The alternative is to write an expression in your head, and then see if it works. Too often it won’t.

Models

Let’s put this workflow into practice.

Another way to quantify the change in life expectancy over time is to fit a simple linear model to the data. The slope of the model will be how fast life expectancy increased per year, on average.

Step 1 - Pluck a single element from your vector

Pluck the “United States” element from gap_dfs. Save it as usa, so you don’t overwrite us. Then click Submit Answer.

"You do not need to use map() here, just pluck()."

usa <- gap_dfs %>% pluck("United States")

Step 2 - Write code that works correctly for that element

You may not know how to fit a linear model with R, so I assure you that the code below will work.

Click Submit Answer to double check the code runs with your test case.

lm(lifeExp ~ year, data = usa)

"Leave the code as is and click Submit Answer."

lm(lifeExp ~ year, data = usa)

Step 3 - Transform the code into an expression to use with map()

Turn your code into an expression and map() it to each element of gap_dfs. Then click Submit Answer.

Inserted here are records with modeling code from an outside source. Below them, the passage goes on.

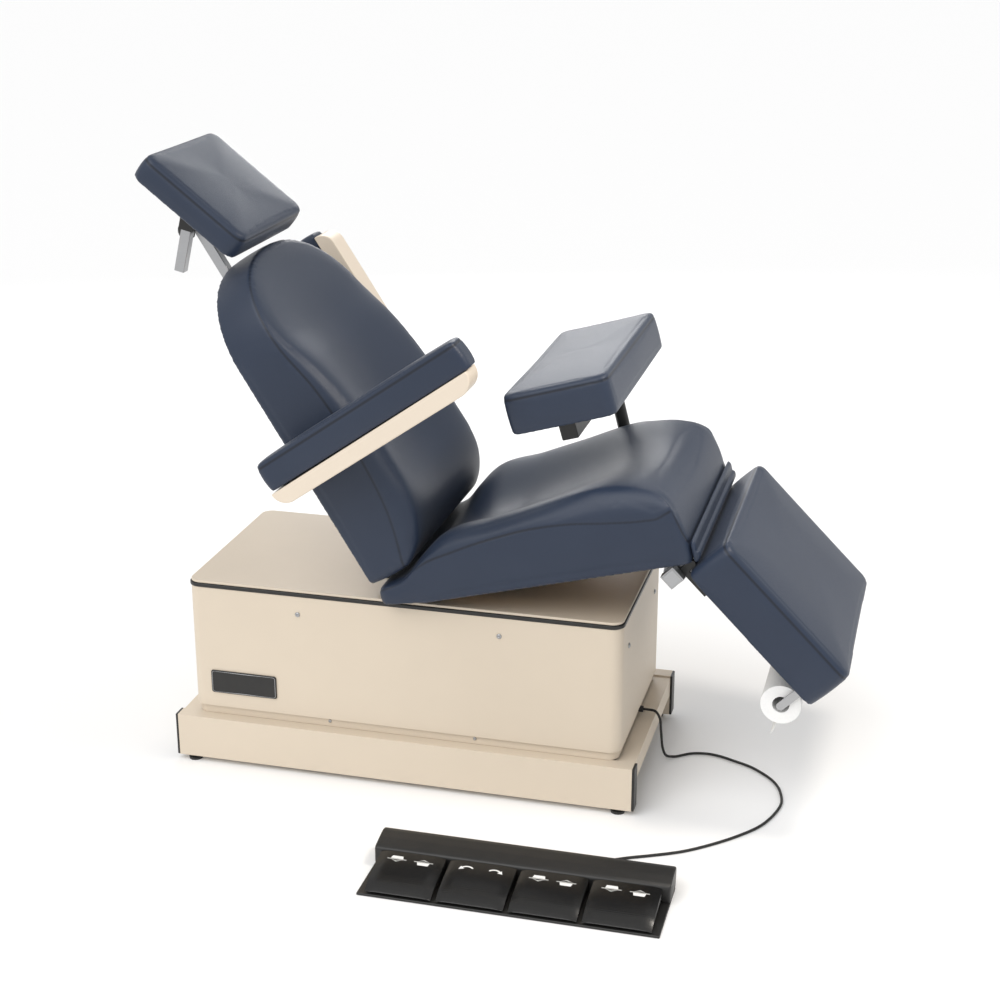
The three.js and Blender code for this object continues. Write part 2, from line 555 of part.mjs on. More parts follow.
/** The back cushion: thickest at the shoulders' support, thinner to its round top. */
function backCushion() {
  const b = BACK;
  const side = new THREE.Shape();
  side.moveTo(b.rear, b.bottom);
  side.lineTo(b.rear + 76, b.bottom);
  side.splineThru([
    [112, 20], [158, 56], [188, 116], [193, 206], [190, 363], [164, 510], [136, 590], [114, 690], [98, 765],
    [72, 798],
  ].map(([thick, rise]) => new THREE.Vector2(b.rear + thick, b.bottom + rise)));
  side.lineTo(b.rear, b.top);
  const slab = across(side, -CUSHION_WIDTH / 2, CUSHION_WIDTH / 2, 18);
  const outline = forward(backOutline(CUSHION_WIDTH / 2, b.bottom - 5, b.top), b.rear - 5, b.rear + 220, 20);
  return geometryOf(solid(slab).intersect(solid(outline)));
}

// ---- headrest ----
/** A group whose own X runs toward the foot end and whose Z runs up along the head post. */
function alongPost(group) {
  const frame = leaning(group, -HEAD_POST_ANGLE);
  return [frame, inLean(-HEAD_POST_ANGLE, HEAD_HINGE.x, HEAD_HINGE.z)];
}

function addHeadBar(group) {
  const frame = leaning(group, BACK_ANGLE);
  const h = HEAD_BAR;
  const half = h.size / 2;
  piece(frame, 'head_bar', box(h.x - half, h.x + half, -half, half, h.bottom, h.top), 'steel');
  // the clamp is drawn in the back's axes: one sleeve on the bar, a turned one on the post
  const y0 = HEAD_POST_Y - 17.5;
  const sleeve = box(h.x - 17.5, h.x + 17.5, -17.5, 17.5, CLAMP.t - 20, CLAMP.t + 20);
  const barBore = box(h.x - 13, h.x + 13, -13, 13, CLAMP.t - 60, CLAMP.t + 60);
  const postSleeve = turnedToPost(box(-17.5, 17.5, y0, -13, CLAMP.down - 20, CLAMP.down + 20));
  const postBore = turnedToPost(box(-13, 13, HEAD_POST_Y - 13, -15, CLAMP.down - 60, CLAMP.down + 60));
  piece(frame, 'head_clamp', cut(join(sleeve, postSleeve), barBore, postBore), 'black');
}

/** A shape drawn along the head post, from its hinge, moved into the back's axes. */
function turnedToPost(geometry) {
  const [x, t] = inLean(BACK_ANGLE, HEAD_HINGE.x, HEAD_HINGE.z);
  return geometry.rotateY(radians(BACK_ANGLE + HEAD_POST_ANGLE)).translate(x, 0, t);
}

function addHeadKnob(group) {
  const frame = leaning(group, BACK_ANGLE);
  const turned = knob(21, 36).rotateY(-Math.PI / 2);
  piece(frame, 'head_clamp_knob', turned.translate(HEAD_BAR.x - 17.5 - GAP, 8, CLAMP.t - 8), 'black');
}

function addHeadPost(group) {
  const [frame, [x, z]] = alongPost(group);
  const half = HEAD_BAR.size / 2;
  const y = HEAD_POST_Y;
  const length = Math.hypot(HEAD_HINGE.x - HEAD_POST_LOW.x, HEAD_HINGE.z - HEAD_POST_LOW.z);
  const post = box(x - half, x + half, y - half, y + half, z - length, z);
  const eye = barY(half, y - half, y + half, x, z);
  const bore = barY(HEAD_HINGE.pin + GAP, y - 30, y + 30, x, z, 16);
  piece(frame, 'head_post', cut(join(post, eye), bore), 'steel');
}

function addHeadPad(group) {
  const frame = leaning(group, HEAD_ANGLE);
  const [a, n] = inLean(HEAD_ANGLE, HEAD_HINGE.x, HEAD_HINGE.z);
  const h = HEAD;
  const half = h.width / 2;
  const plateTop = h.bottom - GAP;
  const y = HEAD_POST_Y;
  const parts = [box(a - 60, a + 60, -80, 80, plateTop - 4, plateTop)];
  for (const y0 of [y - 17.5, y + 13.5]) {
    parts.push(box(a - 10, a + 10, y0, y0 + 4, n, plateTop), barY(10, y0, y0 + 4, a, n));
  }
  parts.push(barY(HEAD_HINGE.pin, y - 19, y + 19, a, n, 16));
  piece(frame, 'head_bracket', join(...parts), 'steel');
  const pad = raised(roundedShape(h.a0, h.a1, -half, half, 30), h.bottom, h.top, 4);
  piece(frame, 'head_cushion', pad, 'vinyl');
}

// ---- arms ----
function addArm(group, side, angle, sign) {
  const frame = leaning(group, angle);
  const [x, z] = inLean(angle, ARM_PIVOT.x, ARM_PIVOT.z);
  const a = ARM;
  const y0 = Math.min(sign * a.inner, sign * a.outer);
  const y1 = y0 + a.outer - a.inner;
  const pad = roundedShape(x + a.rear, x + a.front, z + a.split, z + a.padTop, 18);
  piece(frame, `arm_pad_${side}`, across(pad, y0, y1, 5), 'vinyl');
  const top = z + a.split - GAP;
  const bottom = z + a.shellBottom;
  const r = top - bottom - 3;
  const shell = new THREE.Shape();
  shell.moveTo(x + a.rear, top);
  shell.absarc(x + a.rear + r, bottom + r, r, Math.PI, 1.5 * Math.PI);
  shell.absarc(x + a.shellFront - r, bottom + r, r, 1.5 * Math.PI, 2 * Math.PI);
  shell.lineTo(x + a.shellFront, top);
  piece(frame, `arm_shell_${side}`, across(shell, y0 + 1, y1 - 1, 10), 'paint');
}

// ---- the whole table ----
const table = new THREE.Group();
addBase(table);
addColumnMiddle(table);
addFootControl(table);
for (let i = 0; i < PEDALS; i += 1) addPedal(table, i);
addCable(table);
addLift(table);
addSeat(table);
addLegRest(table);
addPaperRoll(table);
addArmboardPost(table);
addArmboard(table);
addArmboardKnob(table);
addBack(table);
addHeadBar(table);
addHeadKnob(table);
addHeadPost(table);
addHeadPad(table);
addArm(table, 'near', ARM_ANGLES.near, -1);
addArm(table, 'far', ARM_ANGLES.far, 1);

// the origin is under the middle of everything but the cable, on the floor
table.updateMatrixWorld(true);
const bounds = new THREE.Box3();
table.traverse((node) => {
  if (node.isMesh && node.name !== 'cable') bounds.expandByObject(node, true);
});
const centre = bounds.getCenter(new THREE.Vector3());
table.position.set(-centre.x, -centre.y, 0);
table.updateMatrixWorld(true);

const whole = new THREE.Group();
whole.add(table);
export default whole;
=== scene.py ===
"""Looks of the powered exam chair: upholstery, paint, steel, plastic, cable, camera and light.

All lengths are metres in the frame of the CAD model. The base's middle is the origin of BASE below.
"""
import json
import math

import bmesh
import bpy
import numpy as np
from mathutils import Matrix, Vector
from mathutils.kdtree import KDTree


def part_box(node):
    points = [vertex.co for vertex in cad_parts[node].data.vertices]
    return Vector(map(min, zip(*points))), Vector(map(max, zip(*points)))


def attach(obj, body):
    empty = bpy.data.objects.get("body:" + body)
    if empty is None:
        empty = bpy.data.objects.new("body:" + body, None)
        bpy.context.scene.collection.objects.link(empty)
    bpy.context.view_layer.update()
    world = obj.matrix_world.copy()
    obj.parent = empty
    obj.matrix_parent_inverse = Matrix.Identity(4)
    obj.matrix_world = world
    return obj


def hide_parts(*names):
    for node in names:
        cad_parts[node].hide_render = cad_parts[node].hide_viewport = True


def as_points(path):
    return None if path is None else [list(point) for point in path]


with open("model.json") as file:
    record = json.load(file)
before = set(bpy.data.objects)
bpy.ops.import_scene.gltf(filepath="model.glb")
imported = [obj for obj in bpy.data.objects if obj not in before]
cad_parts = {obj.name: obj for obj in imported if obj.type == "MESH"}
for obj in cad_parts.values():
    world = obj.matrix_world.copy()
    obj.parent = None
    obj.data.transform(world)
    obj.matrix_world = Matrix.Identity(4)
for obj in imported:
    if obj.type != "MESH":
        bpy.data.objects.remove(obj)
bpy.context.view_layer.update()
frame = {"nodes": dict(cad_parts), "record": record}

LOW, HIGH = (np.array(corner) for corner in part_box("base_frame"))
BASE = np.array([(LOW[0] + HIGH[0]) / 2, (LOW[1] + HIGH[1]) / 2, 0.0])

SEAT_LEAN, BACK_LEAN, LEG_LEAN, HEAD_LEAN = (math.radians(a) for a in (14.6, 31.7, -45.2, -38.2))
BOARD_LEAN, NEAR_LEAN, FAR_LEAN = (math.radians(a) for a in (16.2, 34.8, 122.8))
ARM_PIVOT = (-0.150, 0.832)
HALF_WIDTH = 0.3  # seat, back and leg cushions, before they swell


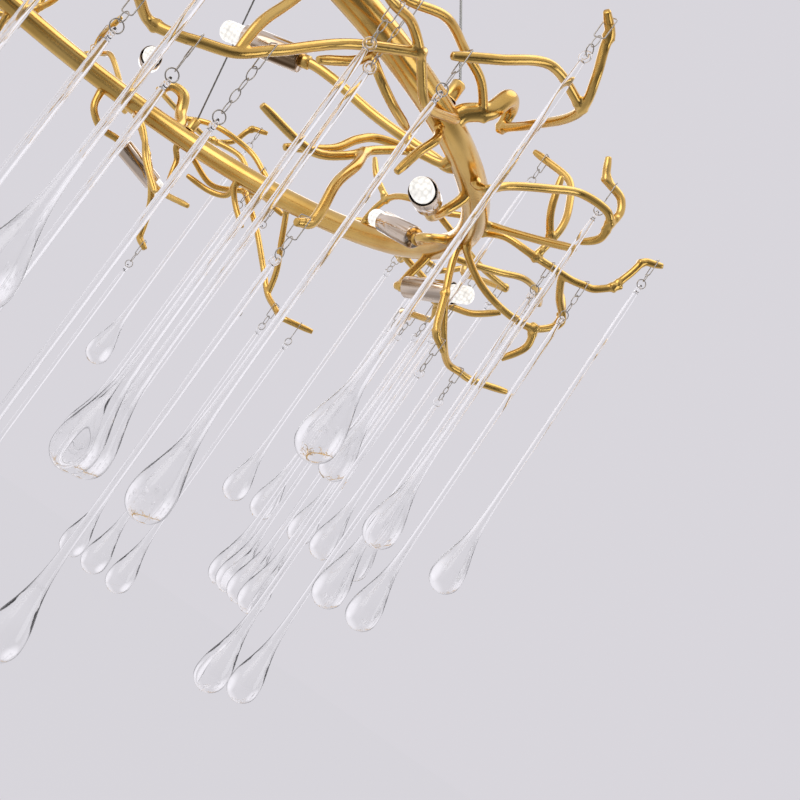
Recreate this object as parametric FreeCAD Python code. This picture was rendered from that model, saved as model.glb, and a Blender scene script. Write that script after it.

lm(lifeExp ~ year, data = usa)

"Begin with gap_dfs and pass it to map()."

"The next argument of map() should be your function, rewritten as an expression. Do you remember the two rules for writing map expressions?"

"Rule 1: begin the expression with a ~."

"Rule 2: replace every appearance of the element to use with .x. In our code, each element would iteratively take the place of usa."

gap_dfs %>%
  map(~ lm(lifeExp ~ year, data = .x))

A model that accounts for GDP

Use the best practices to fit a model that accounts for GDP to each country. Your model should use the formula lifeExp ~ year + gdpPercap inside of lm(). The best practices are:
1. Pluck a single element from your vector (in this case usa)
2. Write code that works correctly for that element
3. Transform the code into an expression to use with map()
When you are finished fitting the models, click Submit Answer.

gap_dfs %>%
  map(~ lm(lifeExp ~ year + gdpPercap, data = .x))

The End

Congratulations on making it to the end. We will use the two lists of models that you created in the next tutorial, which teaches a new dimension of map.

In that tutorial, you will learn how to iterate over two or more vectors at the same time.